§ GOAL
Restate, word for word, all of the material shown below.

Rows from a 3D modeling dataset

§

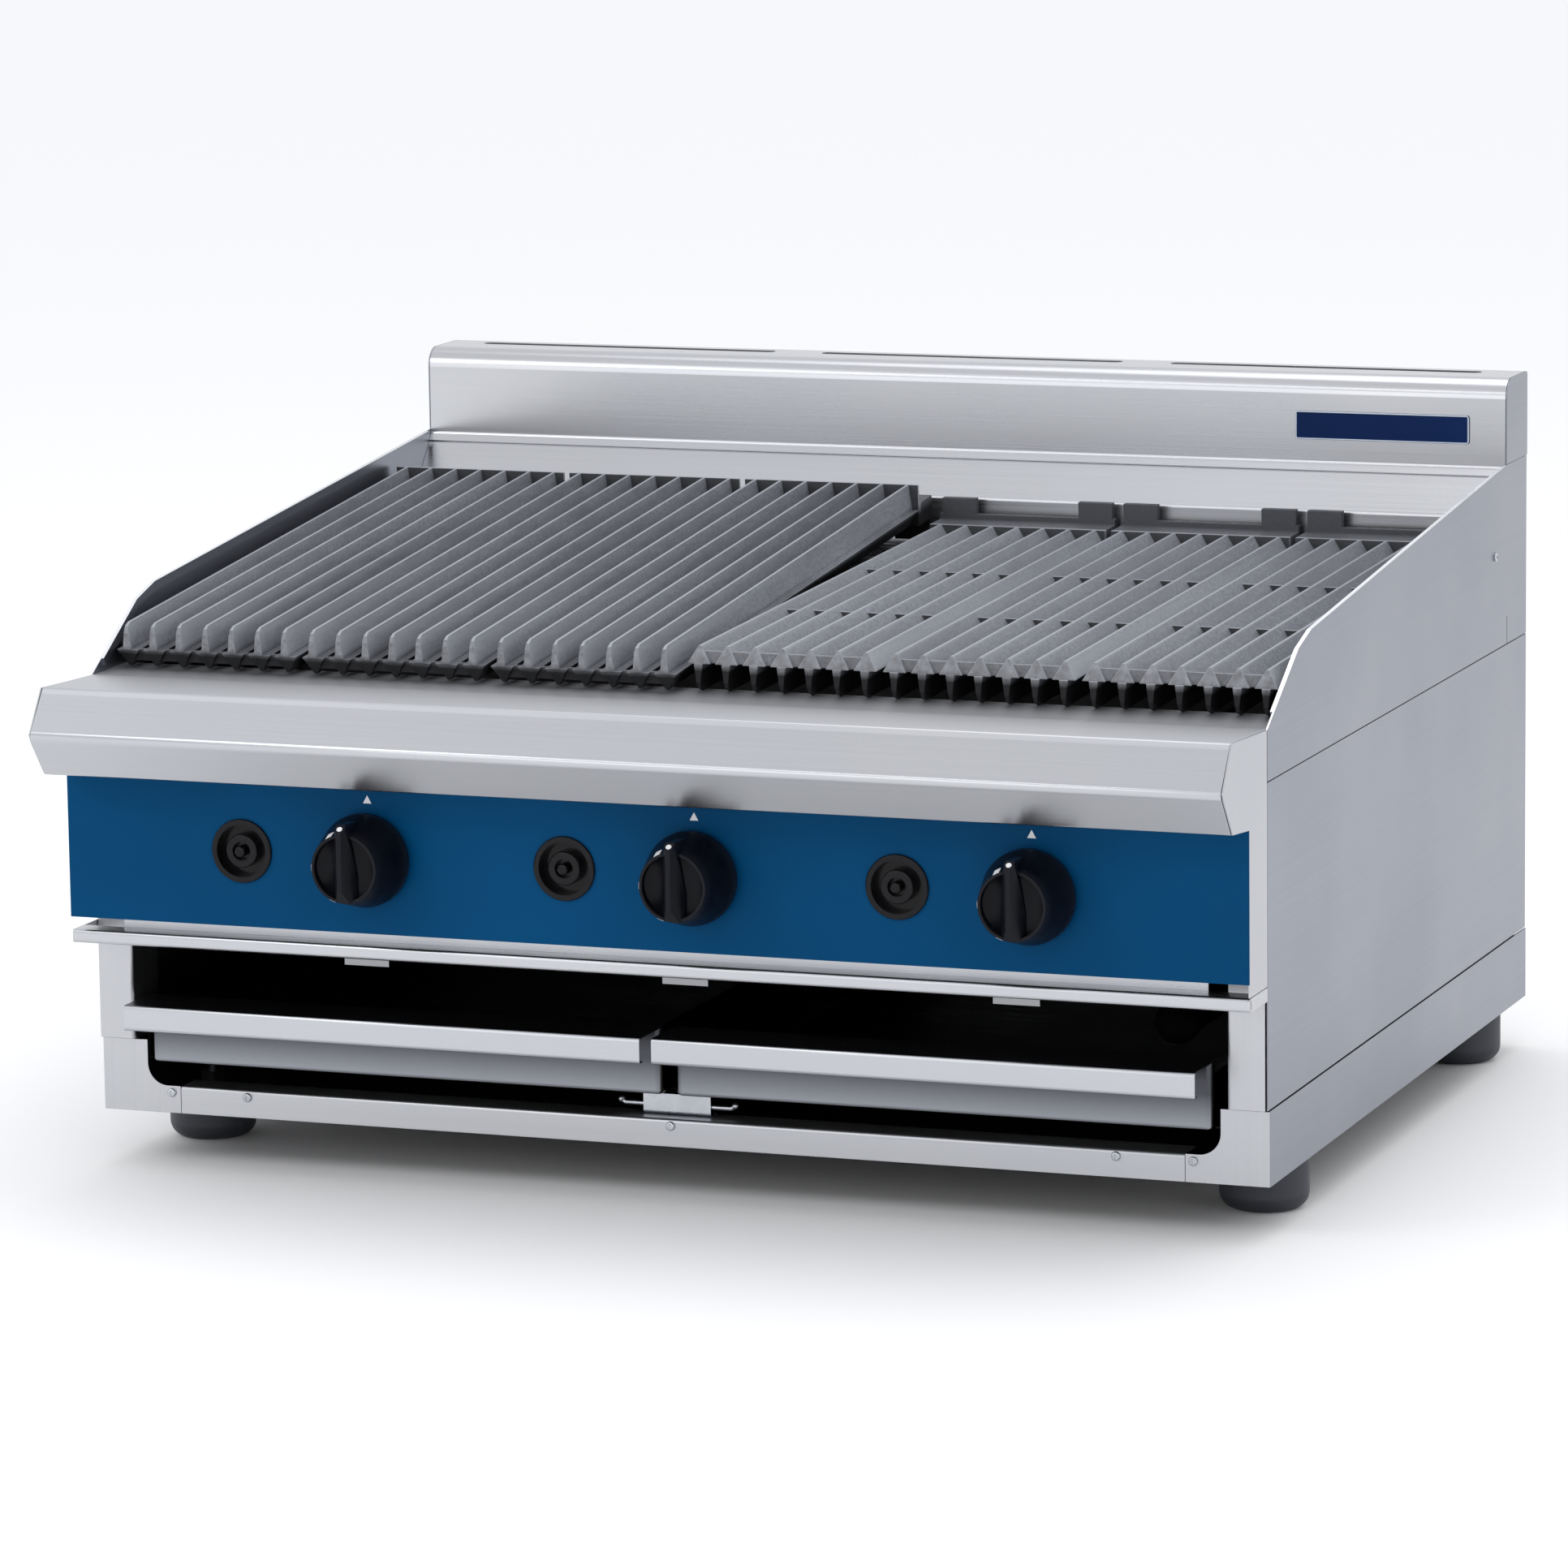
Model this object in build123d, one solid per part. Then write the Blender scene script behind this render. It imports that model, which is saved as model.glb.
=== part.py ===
from build123d import *
import os

os.makedirs("parts", exist_ok=True)

# Gas charbroiler, bench model, in millimetres. X runs across the front, Y from the
# front to the back, Z up from the bench. Y is measured here from the front edges of
# the side panels; save() then shifts each piece so the footprint is centred.

# Overall size
WIDTH = 900.0
NOSE = 106.0                  # how far the front rail stands out ahead of the side panels
REAR = 706.0                  # back edges of the side panels
HEIGHT = 534.7
SHIFT = (NOSE - REAR) / 2

# Sheet metal
T = 1.2
GAP = 0.2                     # between sheets that meet
BEND = 1.5                    # inside bend radius
HALF = WIDTH / 2
SKIN = HALF - T               # inner face of the side panels
INSIDE = SKIN - GAP           # half width of what fits between them

# Levels
FOOT_H = 40.0
BASE_TOP = 94.4
SIDE_BOTTOM = 95.6
SIDE_TOP = 328.8
WING_BOTTOM = 329.6
DECK = 366.8                  # deck of the front rail, where the grates start
LEDGE = 397.9                 # ledge at the back that carries the grates
RIM = 469.0                   # rear end of the wing rims

# Controls
PANEL_FACE = -44.6
PANEL_Z = (194.0, 302.5)
CONTROL_PITCH = 251.8
VALVE_X = [40.4 + CONTROL_PITCH * i for i in (-1, 0, 1)]
IGNITER_X = [x - 99.5 for x in VALVE_X]
VALVE_Z = 249.5
IGNITER_Z = 250.0
KNOB_BASE_R = 34.0
KNOB_RIM_R = 25.0
KNOB_RIM_Y = -90.0
KNOB_BACK_Y = -50.0
STEM_R = 4.0
PLUG_R = 8.0
RUNNING = 0.08                # radial clearance of parts that turn or slide in a bore

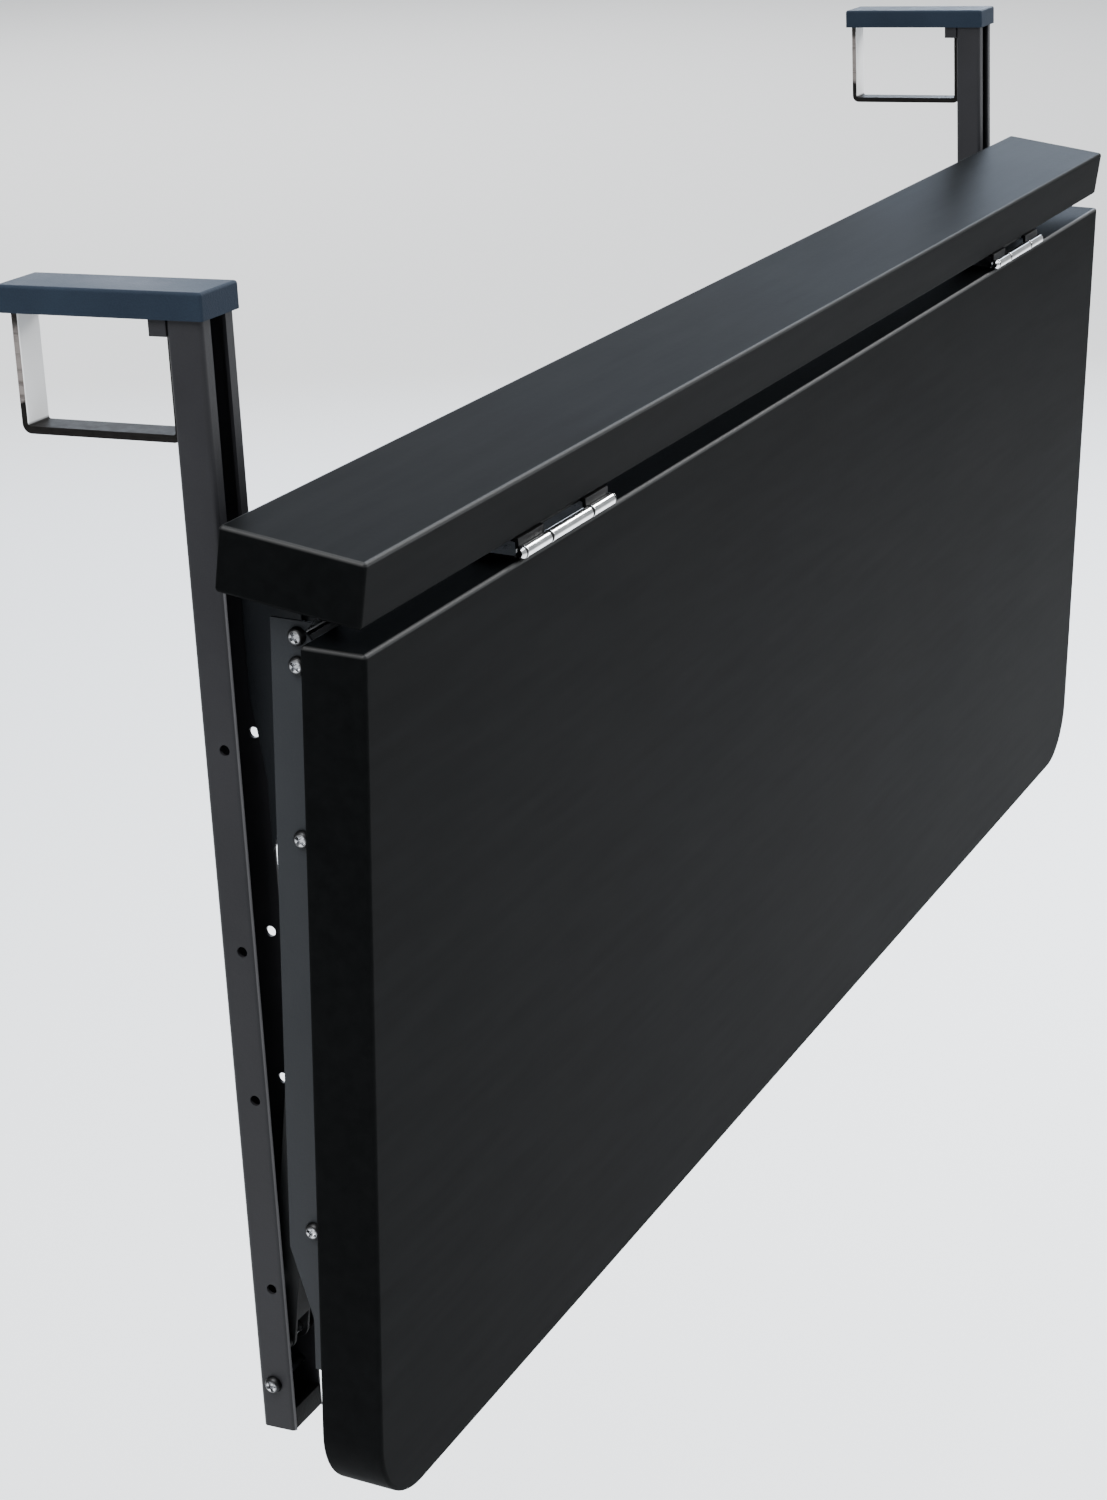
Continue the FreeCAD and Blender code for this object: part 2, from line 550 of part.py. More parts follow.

§

§ WRITTEN ANSWER
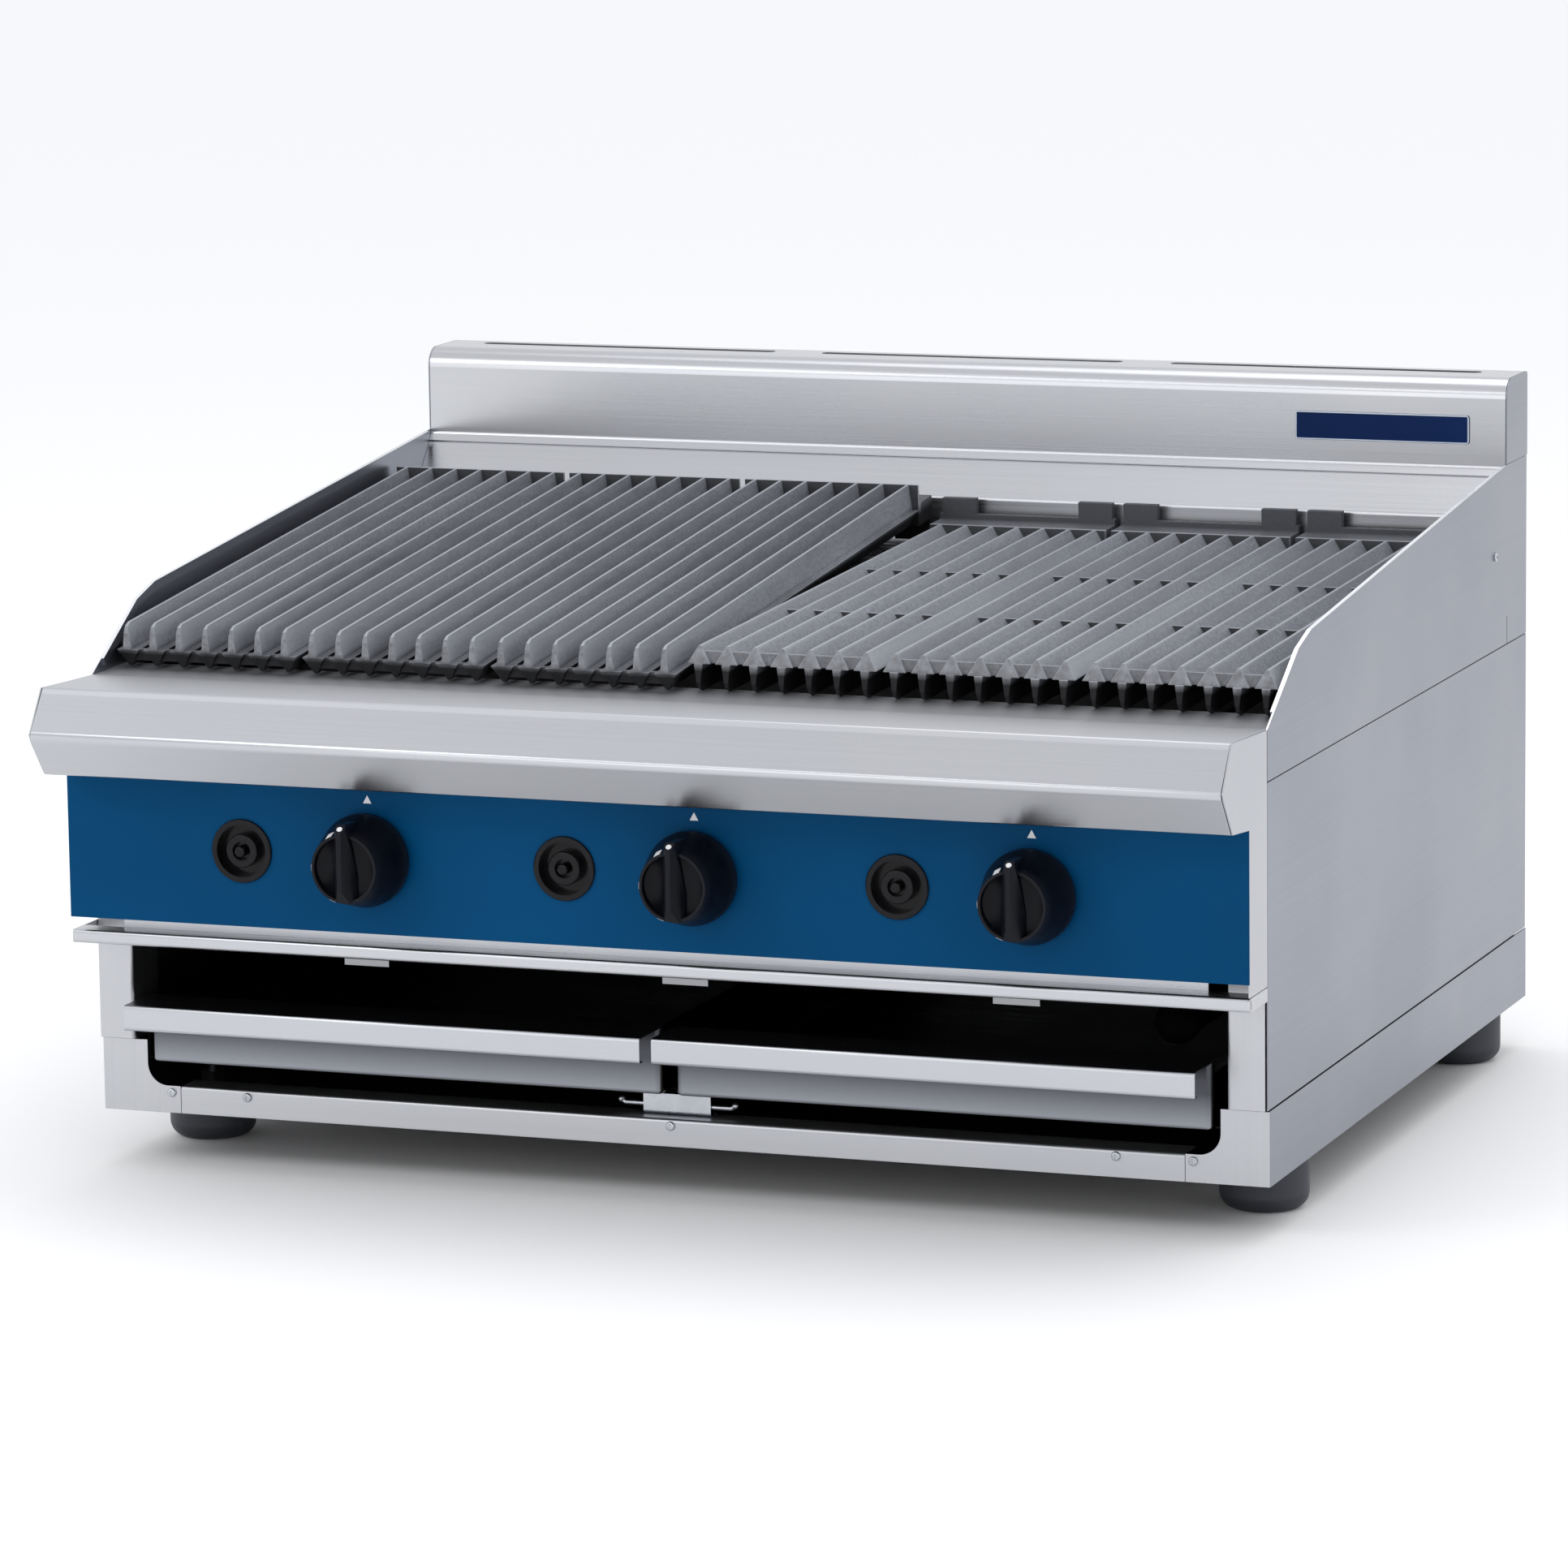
Model this object in build123d, one solid per part. Then write the Blender scene script behind this render. It imports that model, which is saved as model.glb.
=== part.py ===
from build123d import *
import os

os.makedirs("parts", exist_ok=True)

# Gas charbroiler, bench model, in millimetres. X runs across the front, Y from the
# front to the back, Z up from the bench. Y is measured here from the front edges of
# the side panels; save() then shifts each piece so the footprint is centred.

# Overall size
WIDTH = 900.0
NOSE = 106.0                  # how far the front rail stands out ahead of the side panels
REAR = 706.0                  # back edges of the side panels
HEIGHT = 534.7
SHIFT = (NOSE - REAR) / 2

# Sheet metal
T = 1.2
GAP = 0.2                     # between sheets that meet
BEND = 1.5                    # inside bend radius
HALF = WIDTH / 2
SKIN = HALF - T               # inner face of the side panels
INSIDE = SKIN - GAP           # half width of what fits between them

# Levels
FOOT_H = 40.0
BASE_TOP = 94.4
SIDE_BOTTOM = 95.6
SIDE_TOP = 328.8
WING_BOTTOM = 329.6
DECK = 366.8                  # deck of the front rail, where the grates start
LEDGE = 397.9                 # ledge at the back that carries the grates
RIM = 469.0                   # rear end of the wing rims

# Controls
PANEL_FACE = -44.6
PANEL_Z = (194.0, 302.5)
CONTROL_PITCH = 251.8
VALVE_X = [40.4 + CONTROL_PITCH * i for i in (-1, 0, 1)]
IGNITER_X = [x - 99.5 for x in VALVE_X]
VALVE_Z = 249.5
IGNITER_Z = 250.0
KNOB_BASE_R = 34.0
KNOB_RIM_R = 25.0
KNOB_RIM_Y = -90.0
KNOB_BACK_Y = -50.0
STEM_R = 4.0
PLUG_R = 8.0
RUNNING = 0.08                # radial clearance of parts that turn or slide in a bore

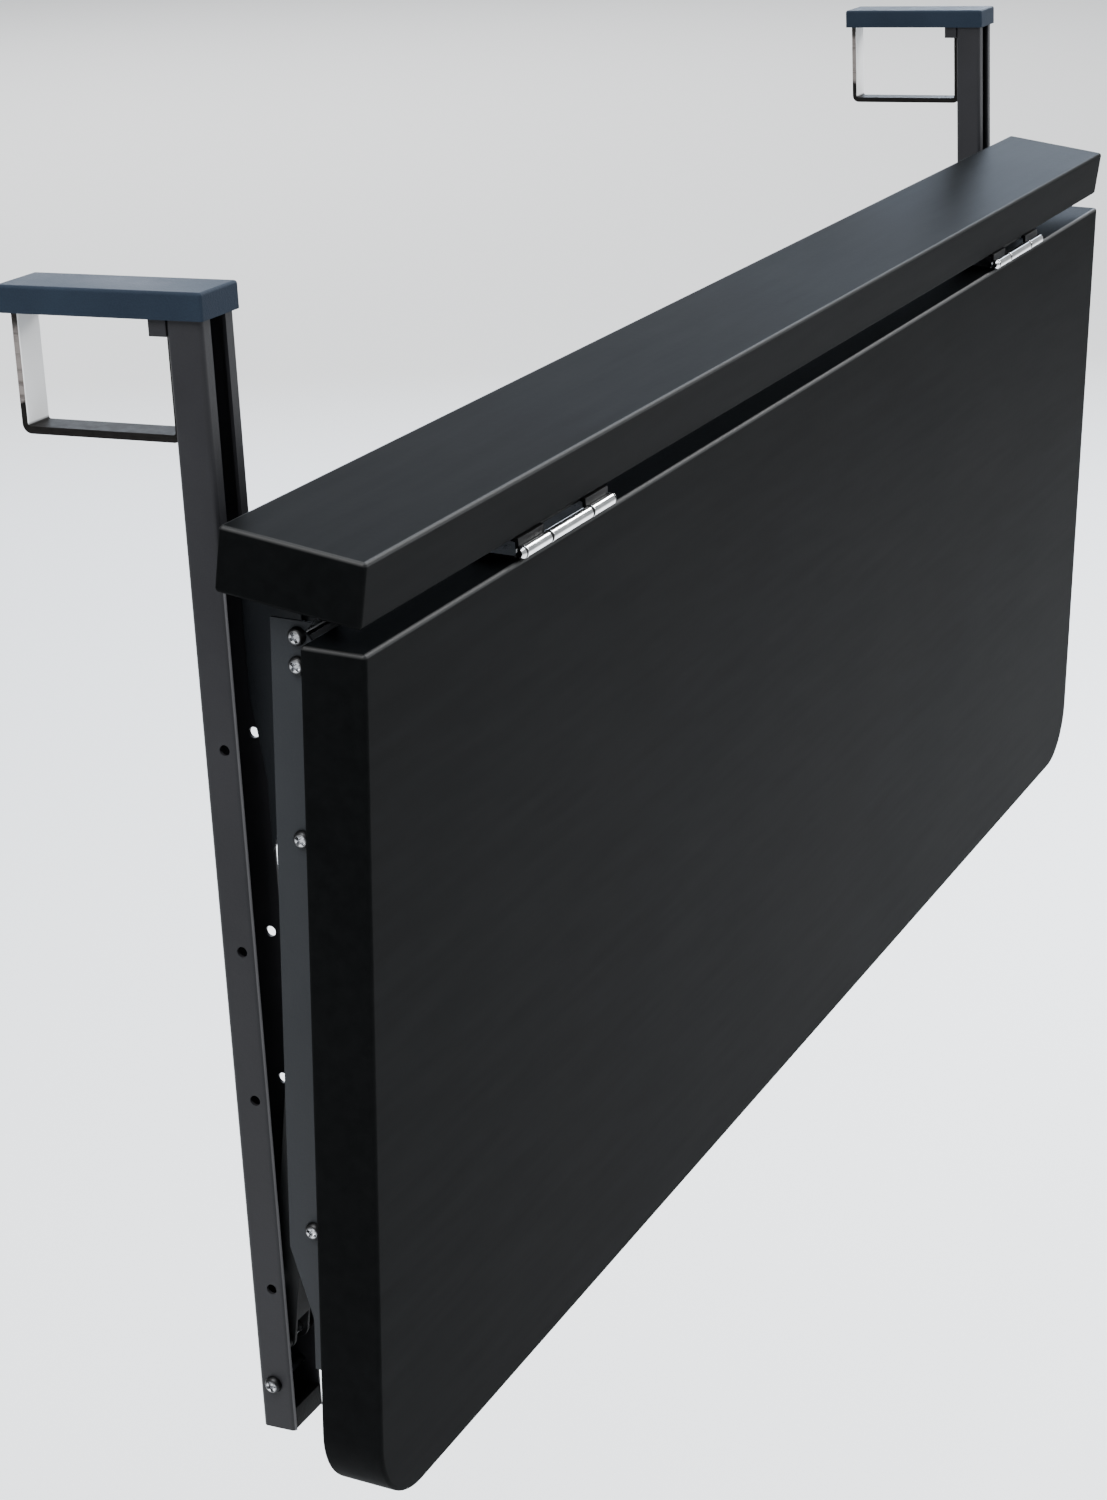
Continue the FreeCAD and Blender code for this object: part 2, from line 550 of part.py. More parts follow.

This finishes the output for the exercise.